Every decade of time can be identified by, or associated with, specific songs or slang or buzzwords that resonate with that period. For those of us growing up, and or, living in Guyana in the late ‘70s and the ‘80s, the two catchphrases were foreign exchange and hard currency. Every single aspect of life was affected, and even ten year-olds understood that the blackouts, shortages of household supplies such as soap, the scarcity of essential food items and the migration of their best friend’s family to North America were linked to these magical terms, the abracadabra of reality.
The government of the day, through the central bank, controlled the flow of the scarce commodity of foreign exchange. Departing passengers were only entitled to leave with US$50 or £5 each and nearly every item, at one time or another was unavailable due to a shortage. An underground market developed for hard currency and American dollars could be purchased (illegally) on the street at the rate of $5.00 to US$1.00, in the early ‘80s, whilst the official exchange rate remained at $2.40 to US$1.00.

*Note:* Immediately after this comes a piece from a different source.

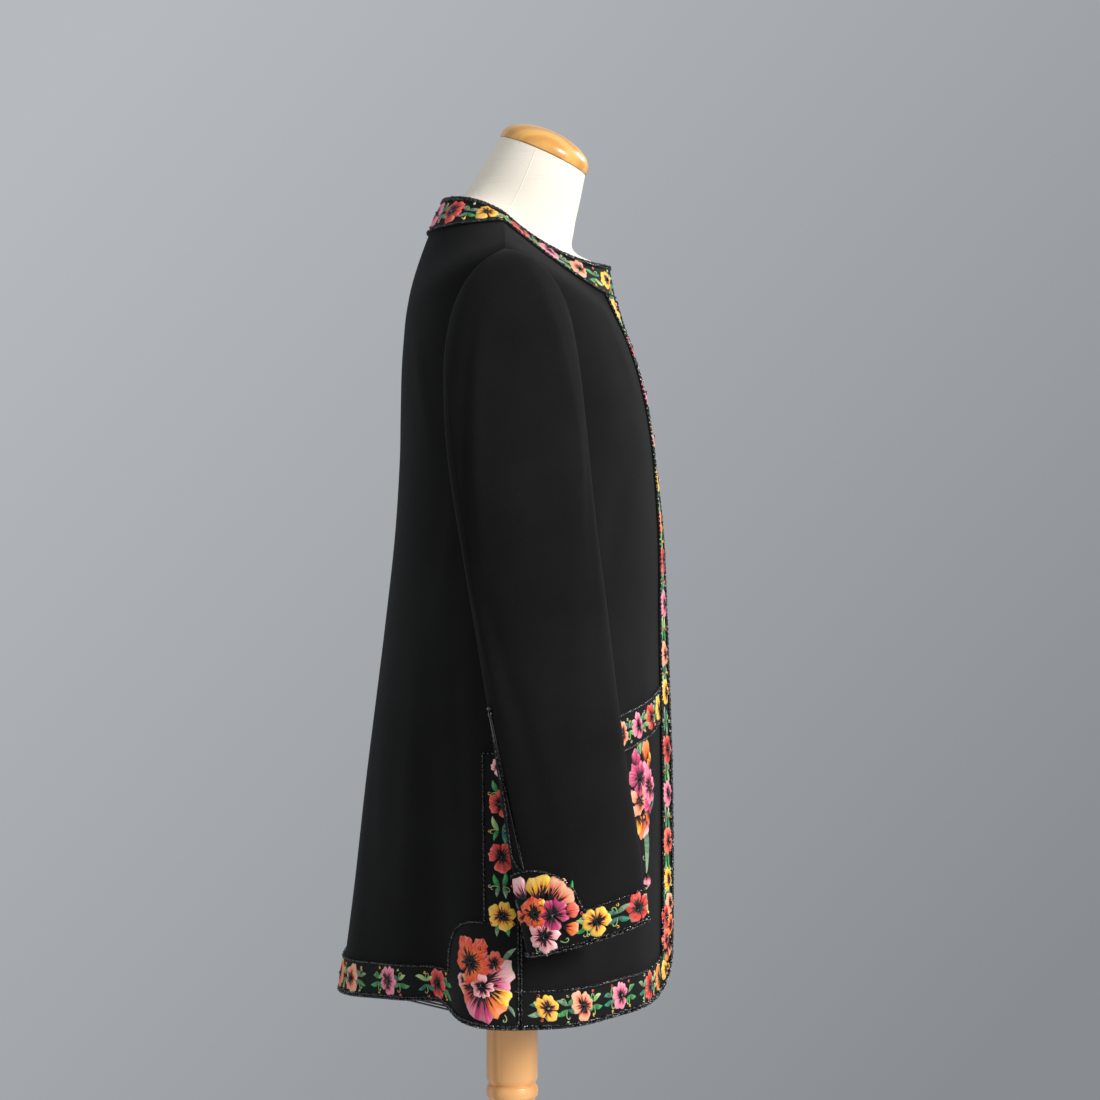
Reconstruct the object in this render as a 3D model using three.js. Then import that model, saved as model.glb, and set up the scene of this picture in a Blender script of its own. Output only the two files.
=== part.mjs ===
// A collarless beaded wool jacket worn by a limbless dress form on a turned wooden pole and foot.
// Millimetres, +Z up, the front of the jacket faces -Y, and the wearer's left is +X.
import * as THREE from "three";

// Driving dimensions
const WOOL = 2; // the coat cloth
const TRIM = 1.3; // the embroidered bands, sewn on top of the cloth
const SEAM = 0.4; // the gap left along each seam
const ON_TOP = 0.3; // the gap between a band and the cloth under it
const HEM_Z = 645;
const BAND_WIDE = 35; // along the hem, the front edges and the neck
const CUFF_BAND_WIDE = 32;
const SCALLOP_R = 60; // the quarter round in the corner of the hem band beside each vent
const CUFF_ARCH_R = 46; // the half round that stands on each cuff band
const VENT_TOP_Z = 885;
const VENT_OPEN = 3; // the vent's gap at the hem
const VENT_BAND_WIDE = 33;
const VENT_BAND_OVER = 8; // how far the vent's band goes on above the vent
const FRONT_CORNER_R = 38;
const POLE_R = 25.7;
const FOOT_R = 190;
const FOOT_THICK = 28;
const HAIR = 0.5; // a spot nearer than this to the line of a cut counts as on it

// The band over a pocket's mouth. from and to are lengths of cloth from the front edge, and fromZ and toZ the
// height of its top there.
const POCKET = { from: 44, to: 182, fromZ: 946, toZ: 922, tall: 36 };

const RIGHT_ANGLE = Math.PI / 2;
const degrees = (d) => (d * Math.PI) / 180;
const mix = (a, b, f) => a + (b - a) * f;
const clamp01 = (f) => Math.min(1, Math.max(0, f));
const bell = (f) => Math.exp(-f * f);
const spaced = (from, to, count) =>
  Array.from({ length: count + 1 }, (_, i) => mix(from, to, i / count));
const table = (columns, ...rows) =>
  rows.map((row) => Object.fromEntries(columns.map((name, i) => [name, row[i]])));

// Rings round the jacket's body, from the hem to the neckline. half is half the width, and front, back and
// widest are the y of the centre front, the centre back and the widest point. zFront, zSide and zBack are
// heights, bend says how late the ring climbs from the centre to the side, and prow is how far the front
// edges jut forward.
const RING = ["half", "front", "back", "widest", "zFront", "zSide", "zBack", "bend"];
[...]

The inevitable official devaluation followed and the value of the Guyana dollar continued to slide on the parallel market, which it was felt in some quarters, reflected the true value of Guyana’s currency. With the release of government controls under the Economic Recovery Programme (ERP), the free flow of foreign exchange again played an important role in the fast growing economy of the ‘90s.

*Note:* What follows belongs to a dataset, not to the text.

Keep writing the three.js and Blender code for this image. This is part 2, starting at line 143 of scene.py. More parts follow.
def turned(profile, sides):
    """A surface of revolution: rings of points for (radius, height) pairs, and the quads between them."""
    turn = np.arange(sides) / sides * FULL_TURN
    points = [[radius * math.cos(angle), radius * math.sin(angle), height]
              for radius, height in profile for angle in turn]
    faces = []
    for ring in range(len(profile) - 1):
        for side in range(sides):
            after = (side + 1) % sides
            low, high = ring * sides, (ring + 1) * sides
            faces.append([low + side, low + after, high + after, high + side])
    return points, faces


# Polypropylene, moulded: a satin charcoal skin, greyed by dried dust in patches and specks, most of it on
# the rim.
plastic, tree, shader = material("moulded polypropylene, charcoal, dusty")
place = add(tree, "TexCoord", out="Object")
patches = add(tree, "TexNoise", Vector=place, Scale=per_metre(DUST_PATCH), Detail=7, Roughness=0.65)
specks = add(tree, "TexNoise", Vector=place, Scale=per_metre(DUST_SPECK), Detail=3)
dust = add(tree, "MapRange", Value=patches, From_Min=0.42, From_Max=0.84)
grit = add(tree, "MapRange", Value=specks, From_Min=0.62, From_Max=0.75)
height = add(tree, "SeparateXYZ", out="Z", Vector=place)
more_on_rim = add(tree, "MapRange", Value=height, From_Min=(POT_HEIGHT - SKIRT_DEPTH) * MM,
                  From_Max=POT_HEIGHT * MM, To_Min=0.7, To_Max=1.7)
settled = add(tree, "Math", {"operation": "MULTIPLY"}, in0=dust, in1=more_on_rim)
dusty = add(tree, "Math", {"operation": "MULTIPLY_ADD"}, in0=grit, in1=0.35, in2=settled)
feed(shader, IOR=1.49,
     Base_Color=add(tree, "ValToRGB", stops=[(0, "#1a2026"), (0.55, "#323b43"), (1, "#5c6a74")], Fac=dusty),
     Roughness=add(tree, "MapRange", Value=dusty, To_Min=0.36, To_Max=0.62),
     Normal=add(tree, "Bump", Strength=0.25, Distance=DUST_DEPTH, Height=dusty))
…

In recent times, Guyana’s currency has enjoyed a period of stability. The average rate of exchange of the Guyana dollar to the American dollar in 2004 was $204 to US$1, compared to $205.50 to US$1 for 2016.
The major players have changed over the years. In the ‘80s, the government had strict controls in place and only commercial banks handled foreign currency. The main sources of hard currency were sugar, rice, bauxite and gold (the gold board was set up during this period). Today, the landscape has changed drastically from the dark ages of the ‘70s and ‘80s.

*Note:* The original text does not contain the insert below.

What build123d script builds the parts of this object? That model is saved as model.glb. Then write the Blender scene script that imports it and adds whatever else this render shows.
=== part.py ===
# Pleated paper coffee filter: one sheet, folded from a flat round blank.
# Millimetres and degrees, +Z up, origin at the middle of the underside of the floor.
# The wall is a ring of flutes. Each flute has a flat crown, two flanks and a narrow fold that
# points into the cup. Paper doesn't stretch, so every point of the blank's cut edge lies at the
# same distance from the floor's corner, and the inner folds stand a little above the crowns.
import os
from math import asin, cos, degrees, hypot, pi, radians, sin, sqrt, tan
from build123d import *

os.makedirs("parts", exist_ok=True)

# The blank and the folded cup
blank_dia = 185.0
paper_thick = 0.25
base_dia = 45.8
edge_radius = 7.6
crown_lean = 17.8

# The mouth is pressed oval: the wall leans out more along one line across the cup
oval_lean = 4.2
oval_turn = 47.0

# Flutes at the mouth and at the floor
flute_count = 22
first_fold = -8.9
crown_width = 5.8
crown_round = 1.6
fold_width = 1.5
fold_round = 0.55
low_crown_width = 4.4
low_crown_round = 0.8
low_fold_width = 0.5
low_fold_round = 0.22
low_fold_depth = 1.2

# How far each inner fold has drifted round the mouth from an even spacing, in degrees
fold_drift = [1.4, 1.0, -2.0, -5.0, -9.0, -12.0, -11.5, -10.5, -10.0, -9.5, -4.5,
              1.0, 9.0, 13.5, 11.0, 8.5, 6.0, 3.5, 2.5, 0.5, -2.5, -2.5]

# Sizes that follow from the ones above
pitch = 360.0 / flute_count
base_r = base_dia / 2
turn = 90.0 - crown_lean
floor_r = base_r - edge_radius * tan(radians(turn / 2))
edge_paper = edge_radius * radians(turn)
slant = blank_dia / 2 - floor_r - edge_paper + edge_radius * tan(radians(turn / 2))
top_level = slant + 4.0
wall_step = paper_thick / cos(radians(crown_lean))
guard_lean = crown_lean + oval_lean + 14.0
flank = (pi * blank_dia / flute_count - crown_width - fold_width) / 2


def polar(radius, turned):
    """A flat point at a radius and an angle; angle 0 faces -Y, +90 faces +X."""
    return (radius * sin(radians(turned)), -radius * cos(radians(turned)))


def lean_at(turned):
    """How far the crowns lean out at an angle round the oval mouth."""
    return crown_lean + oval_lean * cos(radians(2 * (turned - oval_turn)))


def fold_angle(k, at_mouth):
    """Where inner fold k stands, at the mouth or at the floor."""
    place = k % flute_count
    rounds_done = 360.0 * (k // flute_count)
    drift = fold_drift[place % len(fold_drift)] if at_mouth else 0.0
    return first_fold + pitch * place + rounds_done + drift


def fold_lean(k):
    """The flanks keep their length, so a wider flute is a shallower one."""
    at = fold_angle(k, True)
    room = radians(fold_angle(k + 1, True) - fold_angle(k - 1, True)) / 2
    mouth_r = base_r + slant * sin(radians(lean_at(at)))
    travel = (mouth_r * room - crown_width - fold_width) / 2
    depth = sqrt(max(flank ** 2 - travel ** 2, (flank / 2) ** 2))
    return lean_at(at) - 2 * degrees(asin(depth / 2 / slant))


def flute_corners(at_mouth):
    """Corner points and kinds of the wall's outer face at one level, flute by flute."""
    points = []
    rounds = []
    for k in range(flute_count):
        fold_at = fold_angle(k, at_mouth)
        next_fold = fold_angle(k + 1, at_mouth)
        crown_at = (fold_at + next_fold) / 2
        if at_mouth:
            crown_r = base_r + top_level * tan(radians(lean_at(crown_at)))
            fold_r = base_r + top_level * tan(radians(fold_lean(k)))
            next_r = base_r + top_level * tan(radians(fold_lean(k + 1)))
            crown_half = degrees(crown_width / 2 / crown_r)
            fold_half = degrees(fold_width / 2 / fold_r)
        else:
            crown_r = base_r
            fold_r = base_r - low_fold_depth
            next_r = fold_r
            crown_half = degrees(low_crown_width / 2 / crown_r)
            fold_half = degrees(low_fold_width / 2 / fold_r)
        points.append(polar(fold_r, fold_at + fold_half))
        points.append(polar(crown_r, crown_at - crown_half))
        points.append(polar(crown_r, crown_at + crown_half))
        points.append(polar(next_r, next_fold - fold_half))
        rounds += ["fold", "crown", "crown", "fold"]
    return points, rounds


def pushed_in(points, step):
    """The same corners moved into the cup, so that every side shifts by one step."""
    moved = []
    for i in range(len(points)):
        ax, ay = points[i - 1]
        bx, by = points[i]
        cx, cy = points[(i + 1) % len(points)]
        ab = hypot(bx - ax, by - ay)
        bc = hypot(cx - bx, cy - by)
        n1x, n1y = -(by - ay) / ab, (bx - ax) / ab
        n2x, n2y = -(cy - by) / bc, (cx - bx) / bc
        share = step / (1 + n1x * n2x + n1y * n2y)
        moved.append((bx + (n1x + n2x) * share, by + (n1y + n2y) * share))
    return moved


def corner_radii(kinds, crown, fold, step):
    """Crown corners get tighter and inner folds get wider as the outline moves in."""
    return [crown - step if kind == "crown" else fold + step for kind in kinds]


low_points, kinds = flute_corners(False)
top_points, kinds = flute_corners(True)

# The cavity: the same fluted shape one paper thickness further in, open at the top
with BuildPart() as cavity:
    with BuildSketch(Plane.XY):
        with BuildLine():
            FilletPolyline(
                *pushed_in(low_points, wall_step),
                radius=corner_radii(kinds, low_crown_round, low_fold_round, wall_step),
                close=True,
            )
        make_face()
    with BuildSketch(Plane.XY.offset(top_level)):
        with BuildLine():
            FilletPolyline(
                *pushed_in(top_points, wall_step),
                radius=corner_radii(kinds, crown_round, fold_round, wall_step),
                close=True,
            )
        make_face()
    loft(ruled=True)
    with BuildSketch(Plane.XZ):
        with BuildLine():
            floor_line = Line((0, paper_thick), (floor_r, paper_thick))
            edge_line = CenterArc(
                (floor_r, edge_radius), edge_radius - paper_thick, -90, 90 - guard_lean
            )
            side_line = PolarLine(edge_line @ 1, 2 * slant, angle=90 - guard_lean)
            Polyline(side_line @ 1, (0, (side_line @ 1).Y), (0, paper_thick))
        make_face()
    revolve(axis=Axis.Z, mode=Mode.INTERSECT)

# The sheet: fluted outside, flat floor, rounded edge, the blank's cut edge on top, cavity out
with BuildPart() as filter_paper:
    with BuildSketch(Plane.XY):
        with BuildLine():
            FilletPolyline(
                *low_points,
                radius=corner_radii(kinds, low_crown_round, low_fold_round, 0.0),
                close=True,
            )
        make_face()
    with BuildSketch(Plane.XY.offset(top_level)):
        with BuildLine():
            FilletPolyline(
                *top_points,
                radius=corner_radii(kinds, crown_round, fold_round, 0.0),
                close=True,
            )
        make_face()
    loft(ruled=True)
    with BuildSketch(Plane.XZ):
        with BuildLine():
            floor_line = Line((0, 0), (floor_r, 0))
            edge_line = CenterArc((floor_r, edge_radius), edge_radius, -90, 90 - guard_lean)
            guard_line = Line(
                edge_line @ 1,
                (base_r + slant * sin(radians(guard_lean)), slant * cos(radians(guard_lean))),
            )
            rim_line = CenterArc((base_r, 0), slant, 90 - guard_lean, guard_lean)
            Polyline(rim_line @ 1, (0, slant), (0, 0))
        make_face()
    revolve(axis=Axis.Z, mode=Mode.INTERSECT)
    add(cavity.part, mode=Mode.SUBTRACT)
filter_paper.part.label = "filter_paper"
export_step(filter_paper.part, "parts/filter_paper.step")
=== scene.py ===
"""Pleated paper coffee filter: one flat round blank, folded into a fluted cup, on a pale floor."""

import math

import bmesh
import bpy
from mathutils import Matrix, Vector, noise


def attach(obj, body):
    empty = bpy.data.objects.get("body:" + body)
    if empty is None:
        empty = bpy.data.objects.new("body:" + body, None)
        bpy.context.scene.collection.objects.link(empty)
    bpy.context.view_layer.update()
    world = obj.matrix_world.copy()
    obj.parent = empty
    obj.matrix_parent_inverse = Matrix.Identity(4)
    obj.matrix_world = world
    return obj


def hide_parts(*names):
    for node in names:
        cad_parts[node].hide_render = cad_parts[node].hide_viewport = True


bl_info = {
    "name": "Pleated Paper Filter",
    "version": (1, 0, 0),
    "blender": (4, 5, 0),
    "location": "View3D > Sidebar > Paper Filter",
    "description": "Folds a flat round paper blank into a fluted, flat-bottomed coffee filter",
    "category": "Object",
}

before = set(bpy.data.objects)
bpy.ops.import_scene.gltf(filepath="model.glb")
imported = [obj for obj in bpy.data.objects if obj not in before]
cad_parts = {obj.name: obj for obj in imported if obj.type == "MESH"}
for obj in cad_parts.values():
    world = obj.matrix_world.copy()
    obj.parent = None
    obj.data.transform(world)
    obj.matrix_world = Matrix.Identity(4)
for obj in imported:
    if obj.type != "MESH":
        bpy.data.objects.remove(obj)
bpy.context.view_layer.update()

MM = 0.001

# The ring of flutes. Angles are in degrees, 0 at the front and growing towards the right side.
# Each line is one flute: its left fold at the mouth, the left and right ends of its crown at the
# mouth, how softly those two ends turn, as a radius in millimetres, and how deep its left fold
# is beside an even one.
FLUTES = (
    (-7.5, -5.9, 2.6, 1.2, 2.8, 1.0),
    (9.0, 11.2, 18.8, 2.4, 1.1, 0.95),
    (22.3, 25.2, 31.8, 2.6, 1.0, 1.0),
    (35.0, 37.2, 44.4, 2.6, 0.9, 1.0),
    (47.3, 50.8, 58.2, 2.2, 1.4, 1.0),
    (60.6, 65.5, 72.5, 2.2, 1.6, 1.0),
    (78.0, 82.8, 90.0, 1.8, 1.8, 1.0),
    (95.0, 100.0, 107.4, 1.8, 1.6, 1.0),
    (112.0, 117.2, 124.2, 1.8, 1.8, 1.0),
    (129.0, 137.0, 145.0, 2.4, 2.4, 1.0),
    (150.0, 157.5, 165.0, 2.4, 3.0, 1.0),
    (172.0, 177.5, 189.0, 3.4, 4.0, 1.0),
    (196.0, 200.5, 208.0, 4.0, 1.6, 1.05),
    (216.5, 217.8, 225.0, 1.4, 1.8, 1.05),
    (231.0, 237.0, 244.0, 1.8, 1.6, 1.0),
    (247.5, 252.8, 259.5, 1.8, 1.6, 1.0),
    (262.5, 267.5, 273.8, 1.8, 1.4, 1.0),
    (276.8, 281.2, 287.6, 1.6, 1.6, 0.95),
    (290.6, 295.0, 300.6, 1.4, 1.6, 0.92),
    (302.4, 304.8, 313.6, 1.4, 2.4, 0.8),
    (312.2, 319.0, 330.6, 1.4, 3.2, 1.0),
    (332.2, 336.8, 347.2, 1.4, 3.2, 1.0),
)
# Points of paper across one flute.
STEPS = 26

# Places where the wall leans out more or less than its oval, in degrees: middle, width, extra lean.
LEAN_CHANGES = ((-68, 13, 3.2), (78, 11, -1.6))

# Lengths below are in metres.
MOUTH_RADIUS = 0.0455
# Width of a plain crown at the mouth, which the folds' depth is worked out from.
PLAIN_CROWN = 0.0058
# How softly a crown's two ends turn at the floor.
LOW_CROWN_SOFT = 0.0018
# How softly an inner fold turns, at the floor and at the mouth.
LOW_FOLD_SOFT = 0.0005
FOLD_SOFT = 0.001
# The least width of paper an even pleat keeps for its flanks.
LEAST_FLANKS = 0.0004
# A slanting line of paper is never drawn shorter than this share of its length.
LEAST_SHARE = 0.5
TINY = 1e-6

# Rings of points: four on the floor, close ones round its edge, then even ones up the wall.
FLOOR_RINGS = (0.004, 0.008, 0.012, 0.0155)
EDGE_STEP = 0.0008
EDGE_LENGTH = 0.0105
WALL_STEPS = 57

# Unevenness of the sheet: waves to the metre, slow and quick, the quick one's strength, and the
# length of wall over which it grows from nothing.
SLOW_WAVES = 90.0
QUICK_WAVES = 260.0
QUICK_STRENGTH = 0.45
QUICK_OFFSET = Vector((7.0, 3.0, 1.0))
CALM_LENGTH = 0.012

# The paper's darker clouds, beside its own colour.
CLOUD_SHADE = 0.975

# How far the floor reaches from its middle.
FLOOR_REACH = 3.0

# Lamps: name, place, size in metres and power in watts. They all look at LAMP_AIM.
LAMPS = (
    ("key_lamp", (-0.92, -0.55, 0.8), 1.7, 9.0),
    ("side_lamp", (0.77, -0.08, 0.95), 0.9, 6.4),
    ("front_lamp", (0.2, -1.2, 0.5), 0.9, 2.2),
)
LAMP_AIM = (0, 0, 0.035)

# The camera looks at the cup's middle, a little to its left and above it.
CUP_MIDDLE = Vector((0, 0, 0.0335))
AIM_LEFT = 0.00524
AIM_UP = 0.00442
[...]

Today, the central bank overlooks a managed float exchange, releasing hard currency into the general circulation supply to maintain a stable rate of exchange. Besides the six commercial banks, thirteen licensed non-bank cambios and money transfer businesses also handle foreign currency. Sugar, a main source of hard currency in the past, is on the wane and appears to be receding from the scene. Gold has become a leading player in the influx of foreign dollars in recent times, although, as of late its price has been on the decline. The amount of declared ounces has reached record numbers in the past year, thus aiding the supply of foreign exchange. Rice and bauxite continue to be sources, though not as large as before.
A virtually nonexistent source of the ‘70s was the remittance player. With the massive migration movement of the mid-to-late ‘70s that continued all through the ‘80s onwards, came a new factor into the mix. The generosity of family members to their relatives ‘back home’ reached as high as US$450 million in 2012 ( this figure is only from documented sources; money sent through other means is not accounted for). Alongside this came the development of the parallel economy which started to blossom in the ‘70s and early ‘80s, and became the supply chain for lots of basic foodstuff and car parts. This trading exercise eventually spilt over into other illegal activities, from where lots of hard currency found its way into the financial system.
On the other side of the coin, new investors who came to Guyana and provided another source of funds initially, today are established entities which are remitting their profits to overseas offices. Meanwhile, the current government has focused on the parallel economy, monitoring it as closely as it can. In the 2017 Budget, the government announced it expected a drop in remittances from abroad and new taxes for the gold mining industry, the latter of which was not well received, as was expected.
Minister of Finance Winston Jordan went to great lengths recently at the opening of the Citizen’s Bank Head Office to quell rumblings in the media that there was a shortage of foreign exchange on the local market. He noted that the foreign reserve balances held by the central bank at the end of 2016 were US$616 million as compared to US$598 million at the end of 2015, and that the commercial banks’ foreign reserves were up to US$315 million. He further pointed out that the central bank had sold US$30 million to the commercial banks in 2016 to smooth out spikes in seasonal demands.
Last Thursday the government announced plans to introduce stricter regulations and closer monitoring of the foreign exchange market. Minister of State Joseph Harmon confirmed that an overseas-based entity had remitted over US$100 million to its foreign accounts, and it will be sanctioned. Government declared that it was aware of hard currency issues in the region affecting Venezuela, Trinidad, Barbados, Jamaica, Brazil and Suriname, and that businesses here had been making use of the foreign exchange market in Guyana to assist their counterparts. The central bank confirmed that it is aware of the fact that the bigger companies have been buying large quantities of foreign exchange as of late.
The rate of exchange at the cambios has crept from $206 to US$1, to $215 to US$1 over the last few weeks. The government continues to deny that there is a shortage of foreign exchange. Is there a short term shortage or a scarcity of foreign currency, or is the market going through an adjustment which will result in a new price for the Guyana dollar?
Hard currency and foreign exchange are in circulation in the everyday lingo again.